To answer my first question right off the bat — no, purely expressing self-love isn’t “queerbaiting.” Queerbaiting is defined as “a media work’s attempt to lure an LGBT fanbase with either false hints of representation or stereotyped, non-essential LGBT characters.” So, I guess technically, pop stars are making a habit of using queerbaiting as a tactic. While Grande is quick to say her own name, Lorde drags it out a bit longer, stringing her witchy lesbian fans along for almost an entire verse. But is it cruel? Does it have the same harmful effect as queerbaiting in film and TV?

I think intention is important. Usually, queerbaiting implies ill intentions or a gratuitous, pointless show of queer sex. For example, in the first episode of Riverdale, Betty and Veronica kiss in front of their cheerleading squad for no reason other than shock factor — the “titillating” surprise of a girl-on-girl kiss — and that’s offensive. Women who love women shouldn’t be exploited for grabby teen drama or for the purpose of serving the male gaze. However, Ariana and Lorde aren’t maliciously exploiting a queer narrative for their own gain — they’re appropriating it for the use of a metaphor, and I think that’s OK.

While this specific metaphor feels like a recent trend, self-love has always been a prevalent and ubiquitous theme in pop music. In 2009, Lady Gaga sang about a different kind of self-love: masturbation. In The Fame Monster song “So Happy I Could Die,” she sings of being attracted to herself. “I love that lavender blonde; The way she moves, the way she walks. I touch myself can’t get enough.” FYI, she had lavender blonde hair at the time.

Hailee Steinfeld sang about loving herself in the aptly titled 2015 single “Love Myself,” in which she says, “I know how to scream my own name.

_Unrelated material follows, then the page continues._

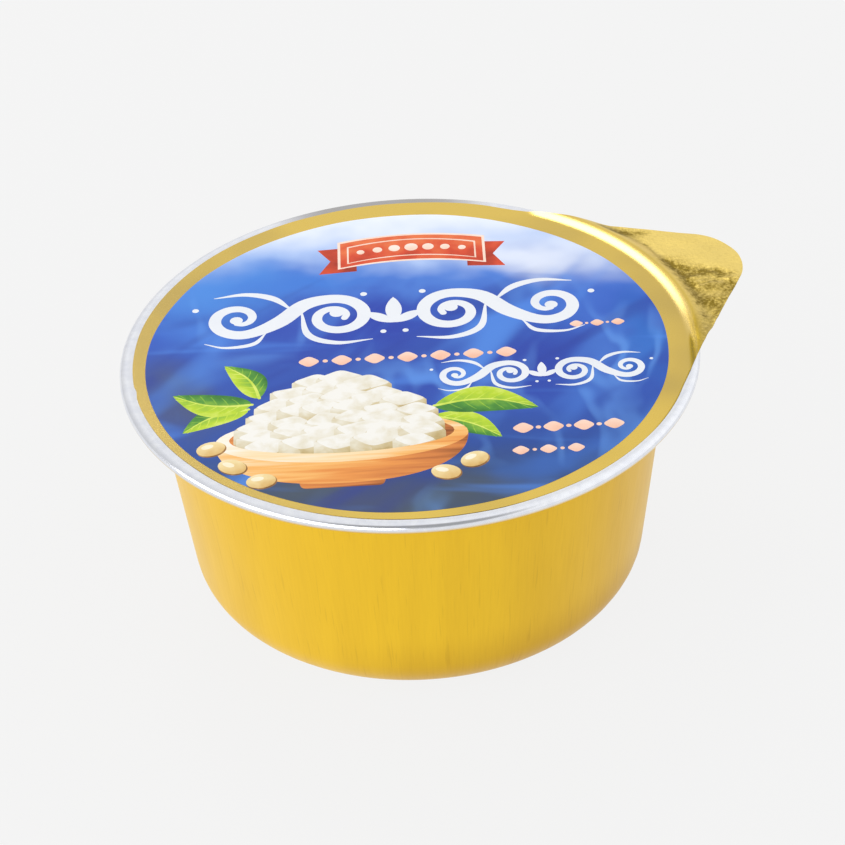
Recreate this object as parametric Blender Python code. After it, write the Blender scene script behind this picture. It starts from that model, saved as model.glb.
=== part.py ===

Scream my name. Gonna love myself, no, I don’t need anybody else.” That same year, Fifth Harmony released a song called “Reflection,” in which the girls profess their love to their own reflection: “Where you from? Must be heaven. You’d be rich if looking good was your profession. Think I’m in love, ’cause you so sexy. Boy, I ain’t talkin’ about you, I’m talking to my own reflection.”

And of course, there’s the 2014 Nicki Minaj and Beyoncé collaboration, whose title comes clad with a double entendre: “Feelin’ Myself.”

So, it seems like suggestive self-love has always been around. This brings me to my next question. To borrow a meme format: Fellas, is loving yourself gay? I’m joking, but also I’m not. There’s one obtuse question straight people have asked queer people, myself included, throughout the years: “If you like women, does that mean you’re attracted to yourself?” After years spent laughing in the face of heterosexuality, I realized that these dumb, curious straights might actually be on to something: I absolutely am attracted to myself. Isn’t everyone, at least on a good day? Shit, on a good body image day, I’ve taken nudes of myself without even sending them to anyone — just to record for posterity. I hold my boobs in my hands as much as possible. I stare at my naked body in the mirror all the time. Maybe self-love is extremely fucking gay — or at least, loving and accepting your shape is.

So, I’d like to pose the question to Ariana Grande and Lorde: you gay? And not even like, gay for other women, but like gay for yourselves. I think I’ve made a pretty clear and concise argument for self-love being inherently queer, so if you love yourself — enough to write a song about dating yourself, that has to fall somewhere on the scale of queerness, right? On a scale of “Her name is Ari” to “I love me, gonna love myself, no, I don’t need anybody else,” where do you fall?